━━━━━ EXTRACTED DATA

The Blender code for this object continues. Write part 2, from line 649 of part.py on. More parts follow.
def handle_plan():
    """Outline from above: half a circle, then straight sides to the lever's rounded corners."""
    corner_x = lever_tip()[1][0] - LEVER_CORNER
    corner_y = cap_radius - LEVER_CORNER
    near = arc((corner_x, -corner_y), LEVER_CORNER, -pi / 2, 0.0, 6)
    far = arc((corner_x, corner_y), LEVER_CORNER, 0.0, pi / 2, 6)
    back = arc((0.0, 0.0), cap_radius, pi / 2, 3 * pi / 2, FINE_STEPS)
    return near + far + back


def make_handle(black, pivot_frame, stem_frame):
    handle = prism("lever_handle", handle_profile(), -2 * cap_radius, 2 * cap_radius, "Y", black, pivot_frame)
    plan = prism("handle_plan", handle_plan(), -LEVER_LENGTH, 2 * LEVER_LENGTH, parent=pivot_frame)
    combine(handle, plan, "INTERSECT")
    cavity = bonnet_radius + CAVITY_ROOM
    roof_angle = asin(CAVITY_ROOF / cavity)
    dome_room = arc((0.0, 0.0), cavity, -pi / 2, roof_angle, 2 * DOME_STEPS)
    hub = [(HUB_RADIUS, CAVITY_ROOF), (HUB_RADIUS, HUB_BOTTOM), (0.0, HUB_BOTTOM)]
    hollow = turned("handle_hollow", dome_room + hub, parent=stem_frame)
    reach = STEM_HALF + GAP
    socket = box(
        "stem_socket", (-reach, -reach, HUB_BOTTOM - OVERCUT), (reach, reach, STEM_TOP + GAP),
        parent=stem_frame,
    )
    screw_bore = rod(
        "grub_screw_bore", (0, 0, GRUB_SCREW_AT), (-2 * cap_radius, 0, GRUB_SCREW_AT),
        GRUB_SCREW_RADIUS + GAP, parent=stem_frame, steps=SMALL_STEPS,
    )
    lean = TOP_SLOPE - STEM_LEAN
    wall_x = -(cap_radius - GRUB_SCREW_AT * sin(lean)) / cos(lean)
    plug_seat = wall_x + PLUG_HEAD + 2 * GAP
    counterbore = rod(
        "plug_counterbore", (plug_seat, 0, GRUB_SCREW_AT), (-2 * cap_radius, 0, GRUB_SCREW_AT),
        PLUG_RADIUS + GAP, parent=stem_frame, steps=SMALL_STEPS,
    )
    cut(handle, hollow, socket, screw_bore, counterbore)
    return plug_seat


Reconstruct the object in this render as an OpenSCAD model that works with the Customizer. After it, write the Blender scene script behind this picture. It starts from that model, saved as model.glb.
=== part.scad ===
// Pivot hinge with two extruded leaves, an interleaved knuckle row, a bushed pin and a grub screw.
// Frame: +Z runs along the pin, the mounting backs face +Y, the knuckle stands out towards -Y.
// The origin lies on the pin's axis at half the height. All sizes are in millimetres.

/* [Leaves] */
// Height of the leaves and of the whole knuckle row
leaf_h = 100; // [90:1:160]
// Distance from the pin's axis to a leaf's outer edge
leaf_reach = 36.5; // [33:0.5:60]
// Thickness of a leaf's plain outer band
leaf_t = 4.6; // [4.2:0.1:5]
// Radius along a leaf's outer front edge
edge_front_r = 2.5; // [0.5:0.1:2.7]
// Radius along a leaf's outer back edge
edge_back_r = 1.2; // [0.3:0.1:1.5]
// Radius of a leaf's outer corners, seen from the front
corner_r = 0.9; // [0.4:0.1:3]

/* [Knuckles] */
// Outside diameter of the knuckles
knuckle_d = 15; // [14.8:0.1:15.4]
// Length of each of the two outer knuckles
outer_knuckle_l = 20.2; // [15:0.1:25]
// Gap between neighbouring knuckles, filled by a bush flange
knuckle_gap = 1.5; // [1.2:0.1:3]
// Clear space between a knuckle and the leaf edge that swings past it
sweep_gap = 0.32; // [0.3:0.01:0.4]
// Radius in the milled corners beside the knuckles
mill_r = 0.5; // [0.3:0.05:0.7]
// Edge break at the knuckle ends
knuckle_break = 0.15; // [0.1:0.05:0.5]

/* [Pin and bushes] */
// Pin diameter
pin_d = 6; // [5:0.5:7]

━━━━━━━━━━

INSTRUCTIONS TO FOLLOW: Restate the whole listing exactly.

RESPONSE TO THIS TASK:
The Blender code for this object continues. Write part 2, from line 649 of part.py on. More parts follow.
def handle_plan():
    """Outline from above: half a circle, then straight sides to the lever's rounded corners."""
    corner_x = lever_tip()[1][0] - LEVER_CORNER
    corner_y = cap_radius - LEVER_CORNER
    near = arc((corner_x, -corner_y), LEVER_CORNER, -pi / 2, 0.0, 6)
    far = arc((corner_x, corner_y), LEVER_CORNER, 0.0, pi / 2, 6)
    back = arc((0.0, 0.0), cap_radius, pi / 2, 3 * pi / 2, FINE_STEPS)
    return near + far + back


def make_handle(black, pivot_frame, stem_frame):
    handle = prism("lever_handle", handle_profile(), -2 * cap_radius, 2 * cap_radius, "Y", black, pivot_frame)
    plan = prism("handle_plan", handle_plan(), -LEVER_LENGTH, 2 * LEVER_LENGTH, parent=pivot_frame)
    combine(handle, plan, "INTERSECT")
    cavity = bonnet_radius + CAVITY_ROOM
    roof_angle = asin(CAVITY_ROOF / cavity)
    dome_room = arc((0.0, 0.0), cavity, -pi / 2, roof_angle, 2 * DOME_STEPS)
    hub = [(HUB_RADIUS, CAVITY_ROOF), (HUB_RADIUS, HUB_BOTTOM), (0.0, HUB_BOTTOM)]
    hollow = turned("handle_hollow", dome_room + hub, parent=stem_frame)
    reach = STEM_HALF + GAP
    socket = box(
        "stem_socket", (-reach, -reach, HUB_BOTTOM - OVERCUT), (reach, reach, STEM_TOP + GAP),
        parent=stem_frame,
    )
    screw_bore = rod(
        "grub_screw_bore", (0, 0, GRUB_SCREW_AT), (-2 * cap_radius, 0, GRUB_SCREW_AT),
        GRUB_SCREW_RADIUS + GAP, parent=stem_frame, steps=SMALL_STEPS,
    )
    lean = TOP_SLOPE - STEM_LEAN
    wall_x = -(cap_radius - GRUB_SCREW_AT * sin(lean)) / cos(lean)
    plug_seat = wall_x + PLUG_HEAD + 2 * GAP
    counterbore = rod(
        "plug_counterbore", (plug_seat, 0, GRUB_SCREW_AT), (-2 * cap_radius, 0, GRUB_SCREW_AT),
        PLUG_RADIUS + GAP, parent=stem_frame, steps=SMALL_STEPS,
    )
    cut(handle, hollow, socket, screw_bore, counterbore)
    return plug_seat


Reconstruct the object in this render as an OpenSCAD model that works with the Customizer. After it, write the Blender scene script behind this picture. It starts from that model, saved as model.glb.
=== part.scad ===
// Pivot hinge with two extruded leaves, an interleaved knuckle row, a bushed pin and a grub screw.
// Frame: +Z runs along the pin, the mounting backs face +Y, the knuckle stands out towards -Y.
// The origin lies on the pin's axis at half the height. All sizes are in millimetres.

/* [Leaves] */
// Height of the leaves and of the whole knuckle row
leaf_h = 100; // [90:1:160]
// Distance from the pin's axis to a leaf's outer edge
leaf_reach = 36.5; // [33:0.5:60]
// Thickness of a leaf's plain outer band
leaf_t = 4.6; // [4.2:0.1:5]
// Radius along a leaf's outer front edge
edge_front_r = 2.5; // [0.5:0.1:2.7]
// Radius along a leaf's outer back edge
edge_back_r = 1.2; // [0.3:0.1:1.5]
// Radius of a leaf's outer corners, seen from the front
corner_r = 0.9; // [0.4:0.1:3]

/* [Knuckles] */
// Outside diameter of the knuckles
knuckle_d = 15; // [14.8:0.1:15.4]
// Length of each of the two outer knuckles
outer_knuckle_l = 20.2; // [15:0.1:25]
// Gap between neighbouring knuckles, filled by a bush flange
knuckle_gap = 1.5; // [1.2:0.1:3]
// Clear space between a knuckle and the leaf edge that swings past it
sweep_gap = 0.32; // [0.3:0.01:0.4]
// Radius in the milled corners beside the knuckles
mill_r = 0.5; // [0.3:0.05:0.7]
// Edge break at the knuckle ends
knuckle_break = 0.15; // [0.1:0.05:0.5]

/* [Pin and bushes] */
// Pin diameter
pin_d = 6; // [5:0.5:7]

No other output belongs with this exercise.